On top of that, there is no evidence he was running any kind of rolling win rate tracking system. Without one, you have no objective, real time feedback on whether your strategy is degrading. By the time the losses feel undeniable, the strategy has likely been underperforming for months already, and you have been trading through all of it. The low win rate nature of breakout trading makes this even worse. Because you expect most trades to fail even in good conditions, a stretch of losses does not immediately feel like a red flag. It just feels like a normal rough patch, which buys the bad market even more time to drain your account before you react.

By the Time the Chart Looks Bearish, It Is Already Too Late

What many people also overlook is that breakout strategies do not just struggle in bear markets. They fall apart in ranging, sideways markets too. Chop is arguably just as lethal as a downtrend for this kind of setup. So if you are waiting for the moving averages to roll over and give you a clean bearish signal before you pump the brakes, you are already way too late. The damage has been done. The moving average confirmation is not a warning, it is a eulogy. By the time the chart looks definitively bearish, the strategy stopped working three months ago.
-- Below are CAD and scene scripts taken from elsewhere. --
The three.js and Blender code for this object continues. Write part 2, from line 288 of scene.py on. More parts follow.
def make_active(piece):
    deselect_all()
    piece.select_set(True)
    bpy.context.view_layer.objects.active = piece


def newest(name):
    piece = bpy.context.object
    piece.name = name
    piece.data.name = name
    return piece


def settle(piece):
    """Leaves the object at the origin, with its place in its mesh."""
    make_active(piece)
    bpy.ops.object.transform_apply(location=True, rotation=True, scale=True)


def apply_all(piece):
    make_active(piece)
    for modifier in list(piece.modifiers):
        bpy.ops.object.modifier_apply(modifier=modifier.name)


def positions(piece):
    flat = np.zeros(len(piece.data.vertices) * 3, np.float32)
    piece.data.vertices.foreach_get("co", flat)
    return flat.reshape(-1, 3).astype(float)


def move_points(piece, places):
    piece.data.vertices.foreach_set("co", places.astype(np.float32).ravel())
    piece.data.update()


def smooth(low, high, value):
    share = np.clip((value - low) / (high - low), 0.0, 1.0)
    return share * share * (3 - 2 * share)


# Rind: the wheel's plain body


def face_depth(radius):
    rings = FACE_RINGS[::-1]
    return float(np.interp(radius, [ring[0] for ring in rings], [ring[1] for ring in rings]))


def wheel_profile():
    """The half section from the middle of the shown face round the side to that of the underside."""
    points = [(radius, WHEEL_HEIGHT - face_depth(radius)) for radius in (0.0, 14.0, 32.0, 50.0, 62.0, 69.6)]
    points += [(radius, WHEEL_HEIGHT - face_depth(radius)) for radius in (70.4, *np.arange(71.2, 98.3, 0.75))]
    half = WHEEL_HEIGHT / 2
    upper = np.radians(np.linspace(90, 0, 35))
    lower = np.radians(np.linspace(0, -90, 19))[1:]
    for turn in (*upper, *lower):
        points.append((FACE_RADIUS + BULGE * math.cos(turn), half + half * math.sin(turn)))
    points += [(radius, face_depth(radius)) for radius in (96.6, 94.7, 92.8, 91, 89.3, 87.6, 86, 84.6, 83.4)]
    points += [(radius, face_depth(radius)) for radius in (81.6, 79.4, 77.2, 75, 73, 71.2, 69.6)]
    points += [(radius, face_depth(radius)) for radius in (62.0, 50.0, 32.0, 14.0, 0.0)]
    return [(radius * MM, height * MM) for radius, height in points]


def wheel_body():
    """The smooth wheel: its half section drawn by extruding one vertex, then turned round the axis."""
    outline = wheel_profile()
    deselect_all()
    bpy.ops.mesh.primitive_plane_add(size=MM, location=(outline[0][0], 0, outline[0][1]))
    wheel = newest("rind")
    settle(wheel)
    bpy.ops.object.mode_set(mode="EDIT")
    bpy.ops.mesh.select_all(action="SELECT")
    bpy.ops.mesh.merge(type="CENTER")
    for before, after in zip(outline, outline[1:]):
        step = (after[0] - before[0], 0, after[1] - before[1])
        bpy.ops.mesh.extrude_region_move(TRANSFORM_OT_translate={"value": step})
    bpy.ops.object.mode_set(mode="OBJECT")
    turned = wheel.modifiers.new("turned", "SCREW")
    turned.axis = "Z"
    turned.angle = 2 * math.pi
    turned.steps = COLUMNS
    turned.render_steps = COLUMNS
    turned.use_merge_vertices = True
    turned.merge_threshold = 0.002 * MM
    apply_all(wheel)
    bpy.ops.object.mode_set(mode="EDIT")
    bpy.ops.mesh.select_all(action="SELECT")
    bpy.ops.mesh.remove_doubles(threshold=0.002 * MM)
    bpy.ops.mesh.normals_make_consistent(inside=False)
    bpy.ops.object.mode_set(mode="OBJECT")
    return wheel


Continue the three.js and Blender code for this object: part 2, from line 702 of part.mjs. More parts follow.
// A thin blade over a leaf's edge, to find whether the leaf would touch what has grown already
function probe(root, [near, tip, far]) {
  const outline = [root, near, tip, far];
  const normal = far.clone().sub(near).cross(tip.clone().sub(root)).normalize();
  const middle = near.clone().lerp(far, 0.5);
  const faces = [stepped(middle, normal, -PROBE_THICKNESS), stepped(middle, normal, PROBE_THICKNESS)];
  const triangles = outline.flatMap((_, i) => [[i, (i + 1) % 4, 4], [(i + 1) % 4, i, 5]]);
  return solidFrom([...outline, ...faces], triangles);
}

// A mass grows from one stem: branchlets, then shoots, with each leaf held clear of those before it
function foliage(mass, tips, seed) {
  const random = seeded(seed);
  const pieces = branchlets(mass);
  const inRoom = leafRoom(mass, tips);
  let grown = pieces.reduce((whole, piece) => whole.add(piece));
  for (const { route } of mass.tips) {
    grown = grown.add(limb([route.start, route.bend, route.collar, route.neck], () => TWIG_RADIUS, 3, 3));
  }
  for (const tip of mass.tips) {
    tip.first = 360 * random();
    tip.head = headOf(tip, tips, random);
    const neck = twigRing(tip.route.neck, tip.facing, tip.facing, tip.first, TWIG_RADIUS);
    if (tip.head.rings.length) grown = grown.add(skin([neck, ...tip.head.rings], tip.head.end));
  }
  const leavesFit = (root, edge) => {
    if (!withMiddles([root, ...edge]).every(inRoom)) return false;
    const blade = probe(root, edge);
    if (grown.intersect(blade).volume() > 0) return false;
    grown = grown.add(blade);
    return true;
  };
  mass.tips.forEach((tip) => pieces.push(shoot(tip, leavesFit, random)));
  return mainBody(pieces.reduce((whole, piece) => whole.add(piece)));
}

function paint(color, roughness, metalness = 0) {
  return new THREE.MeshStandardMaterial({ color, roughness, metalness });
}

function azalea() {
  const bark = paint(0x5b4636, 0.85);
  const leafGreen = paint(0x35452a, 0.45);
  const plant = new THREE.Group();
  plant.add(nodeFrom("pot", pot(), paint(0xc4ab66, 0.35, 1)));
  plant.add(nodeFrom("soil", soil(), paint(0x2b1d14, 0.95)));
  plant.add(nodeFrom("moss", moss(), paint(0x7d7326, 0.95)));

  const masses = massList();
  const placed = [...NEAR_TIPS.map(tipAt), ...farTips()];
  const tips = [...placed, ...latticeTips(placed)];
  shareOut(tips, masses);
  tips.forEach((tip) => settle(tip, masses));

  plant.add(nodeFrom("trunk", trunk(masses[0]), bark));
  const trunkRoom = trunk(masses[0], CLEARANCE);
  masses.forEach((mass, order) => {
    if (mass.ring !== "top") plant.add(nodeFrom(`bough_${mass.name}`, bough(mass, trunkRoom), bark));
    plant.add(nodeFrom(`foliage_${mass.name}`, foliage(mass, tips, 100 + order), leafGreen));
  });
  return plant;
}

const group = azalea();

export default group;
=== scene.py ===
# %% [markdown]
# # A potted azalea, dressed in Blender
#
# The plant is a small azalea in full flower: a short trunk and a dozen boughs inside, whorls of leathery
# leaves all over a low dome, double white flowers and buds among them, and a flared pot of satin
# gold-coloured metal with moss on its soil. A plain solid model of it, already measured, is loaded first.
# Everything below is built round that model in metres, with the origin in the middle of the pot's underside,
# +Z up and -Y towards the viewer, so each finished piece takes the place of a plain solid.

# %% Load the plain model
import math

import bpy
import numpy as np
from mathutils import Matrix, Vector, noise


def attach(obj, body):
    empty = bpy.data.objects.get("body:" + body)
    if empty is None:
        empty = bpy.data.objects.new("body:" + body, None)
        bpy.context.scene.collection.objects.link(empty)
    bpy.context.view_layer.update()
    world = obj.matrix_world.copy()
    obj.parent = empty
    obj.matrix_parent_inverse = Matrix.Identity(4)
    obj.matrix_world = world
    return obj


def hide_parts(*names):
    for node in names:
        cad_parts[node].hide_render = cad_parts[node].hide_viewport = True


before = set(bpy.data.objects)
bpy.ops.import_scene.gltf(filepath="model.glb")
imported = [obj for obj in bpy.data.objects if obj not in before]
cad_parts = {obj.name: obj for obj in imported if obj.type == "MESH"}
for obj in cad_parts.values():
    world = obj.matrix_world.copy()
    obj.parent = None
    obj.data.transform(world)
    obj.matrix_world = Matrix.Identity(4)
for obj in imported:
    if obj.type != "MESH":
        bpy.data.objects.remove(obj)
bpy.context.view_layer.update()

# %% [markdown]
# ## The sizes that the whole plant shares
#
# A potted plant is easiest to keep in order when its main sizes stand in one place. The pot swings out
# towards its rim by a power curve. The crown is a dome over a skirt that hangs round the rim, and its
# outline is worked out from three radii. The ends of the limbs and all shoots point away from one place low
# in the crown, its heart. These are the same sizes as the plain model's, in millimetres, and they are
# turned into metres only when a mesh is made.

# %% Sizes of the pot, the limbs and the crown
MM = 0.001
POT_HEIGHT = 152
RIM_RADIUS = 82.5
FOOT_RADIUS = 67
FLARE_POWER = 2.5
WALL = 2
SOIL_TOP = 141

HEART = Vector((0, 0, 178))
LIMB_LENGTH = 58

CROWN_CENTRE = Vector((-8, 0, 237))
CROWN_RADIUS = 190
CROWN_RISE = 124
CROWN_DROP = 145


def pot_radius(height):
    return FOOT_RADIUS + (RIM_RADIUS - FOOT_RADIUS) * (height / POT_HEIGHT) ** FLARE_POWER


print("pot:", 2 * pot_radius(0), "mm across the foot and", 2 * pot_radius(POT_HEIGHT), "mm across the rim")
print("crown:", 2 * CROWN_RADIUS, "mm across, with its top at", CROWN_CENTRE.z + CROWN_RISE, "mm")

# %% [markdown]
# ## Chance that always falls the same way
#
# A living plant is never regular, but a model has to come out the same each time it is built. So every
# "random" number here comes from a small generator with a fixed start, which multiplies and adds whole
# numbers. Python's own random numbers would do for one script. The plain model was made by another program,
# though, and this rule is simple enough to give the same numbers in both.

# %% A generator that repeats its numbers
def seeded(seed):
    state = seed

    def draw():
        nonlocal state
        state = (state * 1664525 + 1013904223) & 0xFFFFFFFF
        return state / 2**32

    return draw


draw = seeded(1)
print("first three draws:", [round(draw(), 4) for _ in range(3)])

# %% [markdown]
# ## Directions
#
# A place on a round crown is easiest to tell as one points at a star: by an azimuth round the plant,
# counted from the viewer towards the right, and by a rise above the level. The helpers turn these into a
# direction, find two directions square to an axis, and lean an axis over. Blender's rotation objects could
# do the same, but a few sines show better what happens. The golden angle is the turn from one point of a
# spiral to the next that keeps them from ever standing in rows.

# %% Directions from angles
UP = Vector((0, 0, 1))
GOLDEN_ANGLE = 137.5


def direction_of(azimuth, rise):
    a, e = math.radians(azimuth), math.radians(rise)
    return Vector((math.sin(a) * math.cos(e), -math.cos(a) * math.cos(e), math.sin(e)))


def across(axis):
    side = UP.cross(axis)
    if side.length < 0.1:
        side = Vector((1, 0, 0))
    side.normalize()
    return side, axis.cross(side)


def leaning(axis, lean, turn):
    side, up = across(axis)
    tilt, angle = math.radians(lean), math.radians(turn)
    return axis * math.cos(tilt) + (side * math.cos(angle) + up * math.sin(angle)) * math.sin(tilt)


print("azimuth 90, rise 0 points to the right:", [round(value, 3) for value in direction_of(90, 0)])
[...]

What Is the SPY Regime Change Method?

The SPY Regime Change method is a framework that reads the condition of the overall market before any trade is placed. Rather than just focusing on individual stock charts, it tracks the SPY on a higher timeframe to determine what kind of environment is active right now. Is the market trending cleanly above rising moving averages with broad participation, or is it choppy, breaking down, and showing distribution?

The method defines clear regimes such as a bull trend regime, a choppy transitional regime, and a bear regime, and it tells you which playbook is appropriate for each one. The key idea is that your strategy should match the current market condition, not just the setup on the chart.

How It Would Have Caught the Warning Signs

If this regime filter had been applied going into late 2021, the signals were already flashing. The SPY started breaking below key moving averages, market breadth was deteriorating, and the leading growth stocks that Qullamaggie loved to trade were already topping out months before the index itself rolled over. A regime change reading would have flagged the shift from a bull trend to a distribution regime early enough to act.

That single filter would have said to stop taking new long setups or at the very least shrink position sizes to almost nothing. The bulk of his drawdown came from repeatedly pressing long setups in a market that had already turned against them, which is exactly what the regime method is designed to prevent.

The Qullamaggie Setup Still Works — Here Is When to Use It

The fix is not to abandon any of the three setups. The Breakout, the Episodic Pivot, and the Parabolic Short all have real edges when used in the right conditions. The fix is to only deploy each one when the SPY regime confirms the environment supports it, long setups at full size in a confirmed bull regime, sized down in a transitional regime, and avoided completely in a bear regime.

Watch How Many Stocks Pass Your Filter

The first tool is tracking the amount of stocks passing your filter on any given day. In a healthy bull regime, your scan lights up with quality candidates that meet your criteria. As the market deteriorates, that number shrinks, and when your filter starts returning almost nothing worth looking at, the market is already telling you to step back.

You do not need a moving average crossover to confirm what an empty watchlist is already saying. The filter count is a live, unfiltered read on market health, and it reacts faster than any indicator on your chart.

Track Your Rolling Win Rate, Not Your All Time Numbers

The second tool is a rolling win rate tracker on your recent trades. Rather than looking at your all time performance, you track a moving window of your last 20 or 30 trades and watch how that number trends over time. When your win rate starts quietly sliding from 40 percent down to 25 percent over a few weeks, that is the market sending you an early warning signal.

This is the system Qullamaggie did not have, and it is exactly what would have caught the regime shift months before the losses became impossible to ignore. Your all time stats will always look fine right up until they do not. Your rolling stats will tell you the truth in real time.

Let Your Position Size Reflect the Reality of the Market

The third tool is dynamic position sizing adjustment tied directly to those two signals. When the filter is full and the rolling win rate is healthy, you size up and press your edge hard. When the filter thins out and the win rate starts dipping, you automatically scale down your size, not because you feel nervous, but because the rules say so.

This removes emotion from the equation entirely. You are not guessing whether the market is good or bad. The numbers are making that decision for you, and your position size reflects it before the damage gets out of hand.

A Note Before You Go

I will be straightforward here. Roughly 80 percent of what I know about trading came directly from Qullamaggie. Not from a paid subscription, not from a YouTube guru showing off a rented Lamborghini, but from a guy who simply sat down and shared everything he knew for free. The week I finished watching his videos, I made over 200 percent in two weeks. That single experience completely changed how I thought about trading and what I believed was actually possible.

If he ever comes across this, I want him to know that what he did for the trading community is genuinely rare and I am deeply grateful for it.

But markets change, and eventually the same breakout strategy that felt like a cheat code started producing choppy month after choppy month. That frustration pushed me into a whole new learning phase, and the question I kept coming back to was simple. How do you spot the early signs that your strategy has stopped working before it does serious damage to your account? That search led me to the three tools covered in this article, the filter count, the rolling win rate, and dynamic position sizing. None of them replace what Qullamaggie built. They just make sure you are still around to use it when the market deserves it.